The Pakistani F-16A/Bs were all from Block 15, the final version of the F-16A/B production run. They are powered by the Pratt & Whitney F100-P W-200 turbofan. The first unit to equip with the F-16 was No. 11 Squadron based at Sargodha. All 40 of the Fighting Falcons had entered PAF service by mid-1986. This made it possible to establish two more squadrons, No.9 at Sargodha and No. 14 at Kamra. No 11 Squadron operates as the OCU.

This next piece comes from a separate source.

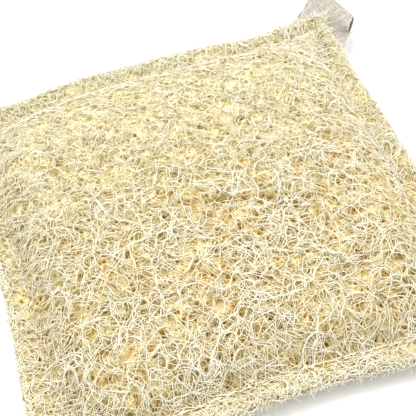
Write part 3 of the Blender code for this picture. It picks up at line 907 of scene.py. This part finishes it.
def tape_object(material):
    """The folded twill tape, with its ribs raised and its two ends cut square."""
    dense = np.linspace(0.0, 36.0, 1441)
    u, height = tape_middle(dense)
    run = np.concatenate([[0.0], np.cumsum(np.hypot(np.diff(u), np.diff(height)))])
    rows, columns = int(run[-1] / TAPE_ROW), TAPE_COLUMNS
    s = np.interp(np.linspace(0.0, run[-1], rows), run, dense)
    u, height = tape_middle(s)
    along = np.stack([np.gradient(u), np.gradient(height)], -1)
    along /= np.linalg.norm(along, axis=1, keepdims=True)
    across = np.linspace(-0.5, 0.5, columns) * TAPE_WIDTH
    length = np.linspace(0.0, run[-1], rows)
    phase = (across[None, :] + RIB_LEAN * length[:, None]) / RIB_SPACING
    weave = np.sin(2.0 * math.pi * length[:, None] / WEFT_SPACING + 2.0 * np.round(phase))
    rib = 0.5 + 0.5 * np.cos(2.0 * math.pi * phase) + 0.12 * weave
    edge = np.clip((TAPE_WIDTH / 2 - np.abs(across)) / (0.8 * MM), 0.0, 1.0)[None, :]
    flat_half = (TAPE_THICKNESS / 2 - 0.07 * MM) * (0.55 + 0.45 * np.sqrt(edge))
    half = flat_half + RIB_HEIGHT * (rib - 0.4) * edge
    w = TAPE_SHIFT + across[None, :] + TAPE_CROSSING * (s[:, None] / 18.0 - 1.0)
    verts = []
    for way in (1.0, -1.0):
        face_u = u[:, None] - way * along[:, 1:] * half
        level = MID_HEIGHT + height[:, None] + way * along[:, :1] * half
        out = face_u + tape_slant(face_u, w)
        verts.append(np.stack([(out - w) / math.sqrt(2.0), (out + w) / math.sqrt(2.0), level], -1))
    outer = np.arange(rows * columns).reshape(rows, columns)
    inner = outer + rows * columns
    share_u = 0.02 + 0.96 * np.linspace(0.0, 1.0, columns)
    share_v = np.linspace(0.0, 1.0, rows)
    faces, uvs = [], []

    def add(corners, places):
        faces.append(corners)
        uvs.extend(places)

    for i in range(rows - 1):
        v0, v1 = 0.45 * share_v[i], 0.45 * share_v[i + 1]
        for j in range(columns - 1):
            a, b = share_u[j], share_u[j + 1]
            add(
                (outer[i, j], outer[i + 1, j], outer[i + 1, j + 1], outer[i, j + 1]),
                ((a, v0), (a, v1), (b, v1), (b, v0)),
            )
            add(
                (inner[i, j], inner[i, j + 1], inner[i + 1, j + 1], inner[i + 1, j]),
                ((a, 0.5 + v0), (b, 0.5 + v0), (b, 0.5 + v1), (a, 0.5 + v1)),
            )
        for j, a, b in ((0, 0.0, 0.015), (columns - 1, 0.985, 1.0)):
            corners = (outer[i, j], inner[i, j], inner[i + 1, j], outer[i + 1, j])
            places = ((a, v0), (b, v0), (b, v1), (a, v1))
            add(corners if j == 0 else corners[::-1], places if j == 0 else places[::-1])
    for i, v0, v1 in ((0, 0.955, 0.97), (rows - 1, 0.98, 0.995)):
        for j in range(columns - 1):
            a, b = share_u[j], share_u[j + 1]
            corners = (outer[i, j], outer[i, j + 1], inner[i, j + 1], inner[i, j])
            places = ((a, v0), (b, v0), (b, v1), (a, v1))
            add(corners if i == 0 else corners[::-1], places if i == 0 else places[::-1])
    mesh = bpy.data.meshes.new("loop_tape")
    mesh.from_pydata(np.concatenate(verts).reshape(-1, 3).tolist(), [], faces)
    mesh.uv_layers.new(name="OFBake").data.foreach_set("uv", np.array(uvs).ravel())
    shade = mesh.attributes.new("rib", "FLOAT", "POINT")
    shade.data.foreach_set("value", np.tile(np.clip(rib, 0.0, 1.0).ravel(), 2))
    mesh.polygons.foreach_set("use_smooth", np.ones(len(mesh.polygons), bool))
    mesh.materials.append(material)
    obj = bpy.data.objects.new("loop_tape", mesh)
    bpy.context.scene.collection.objects.link(obj)
    return obj


def fibre_object(name, laid, material, sides=3):
    """Closed fibres along the given runs, as one mesh, each with so many flat sides."""
    points, radii = laid["points"], laid["radii"]
    starts, ends = laid["starts"], laid["ends"]
    before = np.arange(len(points)) - 1
    after = np.arange(len(points)) + 1
    before[starts] = starts
    after[ends] = ends
    along = points[after] - points[before]
    along /= np.linalg.norm(along, axis=1, keepdims=True) + 1e-12
    across = np.cross(along, (0.0, 0.0, 1.0))
    size = np.linalg.norm(across, axis=1, keepdims=True)
    across = np.where(size > 1e-3, across / (size + 1e-12), (1.0, 0.0, 0.0))
    up = np.cross(across, along)
    turns = np.arange(sides) / sides * 2 * math.pi + math.pi / 2
    ring = np.cos(turns)[None, :, None] * across[:, None] + np.sin(turns)[None, :, None] * up[:, None]
    verts = (points[:, None] + radii[:, None, None] * ring).reshape(-1, 3)
    is_end = np.zeros(len(points), bool)
    is_end[ends] = True
    first = np.flatnonzero(~is_end)[:, None] * sides
    k = np.arange(sides)
    turned = (k + 1) % sides
    quads = np.stack([first + k, first + k + sides, first + turned + sides, first + turned], -1)
    caps = np.concatenate([starts[:, None] * sides + k, ends[:, None] * sides + k[::-1]])
    loops = np.concatenate([quads.ravel(), caps.ravel()])
    sizes = np.concatenate([np.full(quads.size // 4, 4), np.full(len(caps), sides)])
    mesh = bpy.data.meshes.new(name)
    mesh.vertices.add(len(verts))
    mesh.vertices.foreach_set("co", verts.ravel())
    mesh.loops.add(len(loops))
    mesh.loops.foreach_set("vertex_index", loops)
    mesh.polygons.add(len(sizes))
    mesh.polygons.foreach_set("loop_start", np.concatenate([[0], np.cumsum(sizes)[:-1]]))
    mesh.update(calc_edges=True)
    owner = loops // sides
    u = np.clip(laid["tones"][owner] + 0.004 * (loops % sides), 0.0, 1.0)
    v = np.clip(laid["depths"][owner], 0.0, 1.0)
    mesh.uv_layers.new(name="OFBake").data.foreach_set("uv", np.stack([u, v], -1).ravel())
    mesh.polygons.foreach_set("use_smooth", np.ones(len(sizes), bool))
    mesh.materials.append(material)
    obj = bpy.data.objects.new(name, mesh)
    bpy.context.scene.collection.objects.link(obj)
    return obj


def close_layer(mesh, side):
    """Closes a layer on its inner side with a lid, which has a place of its own in the UVs."""
    shape = bmesh.new()
    shape.from_mesh(mesh)
    uv = shape.loops.layers.uv["OFBake"]
    for face in shape.faces:
        for loop in face.loops:
            loop[uv].uv.x = 0.1 + 0.9 * loop[uv].uv.x
    centre = shape.verts.new((0.0, 0.0, MID_HEIGHT + side * 0.05 * MM))
    for edge in [edge for edge in shape.edges if edge.is_boundary]:
        lid = shape.faces.new((edge.verts[0], edge.verts[1], centre))
        for loop in lid.loops:
            loop[uv].uv = (0.045 + 0.6 * loop.vert.co.x, 0.045 + 0.6 * loop.vert.co.y)
    bmesh.ops.recalc_face_normals(shape, faces=shape.faces)
    shape.to_mesh(mesh)
    shape.free()


def base_object(face, holes, divisions, depth, material):
    """The matted inside of one layer, closed at the middle plane, a little under its top fibres."""
    height, side = FACES[face]
    bpy.ops.object.select_all(action="DESELECT")
    bpy.ops.mesh.primitive_grid_add(x_subdivisions=divisions, y_subdivisions=divisions, size=2.0)
    obj = bpy.context.object
    obj.name = "loofah_mat_" + face
    mesh = obj.data
    place = np.empty(len(mesh.vertices) * 3)
    mesh.vertices.foreach_get("co", place)
    place = place.reshape(-1, 3)
    half = PAD_HALF - 0.7 * MM
    flat = half - CORNER_RADIUS
    x, y = place[:, 0] * half, place[:, 1] * half
    over_x, over_y = np.abs(x) - flat, np.abs(y) - flat
    outside = np.hypot(over_x, over_y)
    pull = np.where((over_x > 0) & (over_y > 0), np.maximum(over_x, over_y) / np.maximum(outside, 1e-9), 1.0)
    x = np.where(over_x > 0, np.sign(x) * (flat + over_x * pull), x)
    y = np.where(over_y > 0, np.sign(y) * (flat + over_y * pull), y)
    core = holes.read(holes.core, x, y)
    deep = holes.read(holes.deep, x, y)
    fade = step(inset_of(x, y) / (6 * MM))
    pit = (0.7 * core + 2.6 * deep) * MM * fade
    level = height(x, y) - side * (between(depth[0], depth[1], y) + pit)
    middle = MID_HEIGHT + side * (0.05 * MM + pocket(x, y))
    above = middle + side * 0.1 * MM
    level = np.maximum(level, above) if side > 0 else np.clip(level, 0.25 * MM, above)
    level = np.where(np.abs(place[:, :2]).max(axis=1) > 0.9999, middle, level)
    cut_x, cut_y = hand_cut(x, y)
    mesh.vertices.foreach_set("co", np.stack([cut_x, cut_y, level], -1).ravel())
    # The pit attribute darkens the mat in the net's holes, most where they go right down, and under the
    # crease's lip: painted shade over the deeper fibres' tan.
    shade = mesh.attributes.new("pit", "FLOAT", "POINT")
    shaded = 0.45 * core + 0.75 * deep + (0.6 * crease_shade(x, y) if side > 0 else 0.0)
    shade.data.foreach_set("value", np.clip(shaded, 0, 1) * fade)
    mesh.uv_layers.active.name = "OFBake"
    close_layer(mesh, side)
    mesh.polygons.foreach_set("use_smooth", np.ones(len(mesh.polygons), bool))
    mesh.materials.clear()
    mesh.materials.append(material)
    return obj


def camera_and_light():
    """The camera of the photograph, and the bright soft light of a white table top."""
    azimuth, elevation = math.radians(CAMERA_AZIMUTH), math.radians(CAMERA_ELEVATION)
    back = Vector(
        (
            math.sin(azimuth) * math.cos(elevation),
            -math.cos(azimuth) * math.cos(elevation),
            math.sin(elevation),
        )
    )
    camera = bpy.data.objects.new("camera", bpy.data.cameras.new("camera"))
    camera.location = Vector(CAMERA_TARGET) + CAMERA_DISTANCE * back
    camera.rotation_euler = back.to_track_quat("Z", "Y").to_euler()
    camera.data.lens = FOCAL_PIXELS / PHOTO_PIXELS * SENSOR
    camera.data.sensor_width = SENSOR
    camera.data.clip_start = 0.01
    bpy.context.scene.collection.objects.link(camera)
    bpy.context.scene.camera = camera
    lamp("key", (-0.3, 0.25, 0.88), 0.6, 8.5)
    lamp("fill", (0.5, -0.2, 0.6), 0.9, 4.6)
    world = bpy.data.worlds.new("white_room")
    world.use_nodes = True
    world.node_tree.nodes["Background"].inputs["Color"].default_value = (1, 1, 1, 1)
    world.node_tree.nodes["Background"].inputs["Strength"].default_value = ROOM_BRIGHTNESS
    bpy.context.scene.world = world
    bpy.context.scene.view_settings.view_transform = "Standard"
    bpy.ops.object.select_all(action="DESELECT")
    bpy.ops.mesh.primitive_plane_add(size=3.0, location=(0.0, 0.0, -0.05 * MM))
    floor = bpy.context.object
    floor.name = "floor"
    material, _, shader = new_material("white_table", 0.7, 0.2)
    shader.inputs["Base Color"].default_value = (0.95, 0.95, 0.95, 1.0)
    floor.data.materials.append(material)


def lamp(name, place, size, power):
    data = bpy.data.lights.new(name, "AREA")
    data.size = size
    data.energy = power
    obj = bpy.data.objects.new(name, data)
    obj.location = place
    obj.rotation_euler = Vector(place).to_track_quat("Z", "Y").to_euler()
    bpy.context.scene.collection.objects.link(obj)


def face_fibres(face, holes, fibre):
    """The fibres over one face, as one piece for each layer."""
    height = FACES[face][0]

    def weight(x, y):
        corner = hump(np.abs(x), 58 * MM, 10 * MM) * hump(np.abs(y), 58 * MM, 10 * MM)
        on_band = np.where(inset_of(x, y) < 9 * MM, 1.5, 1.0)
        return between(1.0, 1.5, y) * on_band * (1.0 + 1.5 * corner)

    pieces = []
    for name, seed, count, net_share, sink, unevenness, radius, leave_out in FIBRE_LAYERS[face]:
        draw = np.random.default_rng(seed)
        loose = LooseRuns()
        if net_share:
            net_runs(loose, draw, *NET_MESH, net_share, (6, 15), 0.4)
        starts = scattered(draw, count, height, weight)
        wandering_runs(loose, draw, starts, **(CURLS if name == "curls" else BUNDLES))
        laid = laid_on_face(loose, face, holes, draw, sink, unevenness, radius, leave_out)
        pieces.append(fibre_object("fibres_" + face + "_" + name, laid, fibre))
    return pieces


def main():
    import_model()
    camera_and_light()
    fibre = loofah_fibre_material()
    mat = mat_material()
    holes = Holes(2, (4.2 * MM, 3.4 * MM), (0.85 * MM, 0.55 * MM), 0.85, 0.28)
    back_holes = Holes(3, (4.6 * MM, 4.2 * MM), (0.9 * MM, 0.8 * MM), 0.8, 0.05)
    front = base_object("front", holes, FRONT_MAT_DIVISIONS, FRONT_MAT_DEPTH, mat)
    back = base_object("back", back_holes, BACK_MAT_DIVISIONS, BACK_MAT_DEPTH, mat)
    pieces = [front, back]
    pieces += face_fibres("front", holes, fibre)
    pieces += face_fibres("back", back_holes, fibre)
    over_rim = rim_fibres(np.random.default_rng(41), RIM_FIBRES)
    pieces.append(fibre_object("fibres_rim", over_rim, fibre))
    fuzz = rim_fuzz(np.random.default_rng(42), FUZZ_ENDS)
    pieces.append(fibre_object("fibres_fuzz", fuzz, fibre))
    for piece in pieces:
        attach(piece, "root")
    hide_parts("loofah_front")
    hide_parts("loofah_back")
    tape = tape_object(tape_material())
    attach(tape, "root")
    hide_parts("hanging_loop")
    thread = thread_material()
    ends = frayed_ends(np.random.default_rng(51), FRAYED_ENDS)
    frayed = fibre_object("loop_frayed_ends", ends, thread, 4)
    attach(frayed, "root")
    for face in FACES:
        seam = fibre_object("seam_stitches_" + face, seam_stitches(face), thread, 6)
        tack = fibre_object("tack_stitches_" + face, tack_stitches(face), thread, 6)
        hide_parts("seam_thread_" + face)
        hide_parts("loop_tack_" + face)
        for piece in (seam, tack):
            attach(piece, "root")


main()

The Soviet invasion of Afghanistan in 1979 in support of the pro-Soviet government in Kabul which was being hard-pressed by Mujahideen rebel forces marked the start of a decade-long occupation. Mujahideen rebels continued to harass the occupying Soviet military force as well as the forces of the Afghan regime that it was supporting. The war soon spilled over into neighboring Pakistan, with a horde of refugees fleeing to camps across the border in an attempt to escape the conflict. In addition, many of the rebels used Pakistan as a sanctuary from which to carry out forays into Afghanistan, and a steady flow of US-supplied arms were carried into Afghanistan from staging areas in Pakistan near the border. This inevitably resulted in border violations by Soviet and Afghan aircraft attempting to interdict these operations. Between May 1986 and November of 1988, PAF F-16s had shot down at least eight intruders from Afghanistan. The first three of these (one Su-22, one probable Su-22, and one An-26) were shot down by two pilots from No. 9 Squadron. Pilots of No. 14 Squadron destroyed the remaining five intruders (two Su-22s, two MiG-23s, and one Su-25). Most of these kills were by the AIM-9 Sidewinder, but at least one (an Su-22) was destroyed by cannon fire. Flight Lieutenant Khalid Mehmood is credited with three of these kills. At least one F-16 was lost in these battles, this one in an encounter between two F-16s and six Afghan Air Force aircraft on April 29, 1987. However, the lost F-16 appears to have been an "own goal", having been hit by a Sidewinder fired by the other F-16. The unfortunate F-16 pilot ejected safely.

Pakistani F-16s typically carry two all-aspect AIM-9Ls on the wing tip rails along with a pair of AIM-9Ps on the outermost underwing racks. Pakistani F-16s have an important strike role, being fitted with the French-built Thompson-CSF ATLIS laser designation pod and the capability to deliver Paveway laser-guided bombs. The ATLIS was first fitted to Pakistani F-16s in January of 1986. The F-16 became the first non-European aircraft to be qualified for the ATLIS pod.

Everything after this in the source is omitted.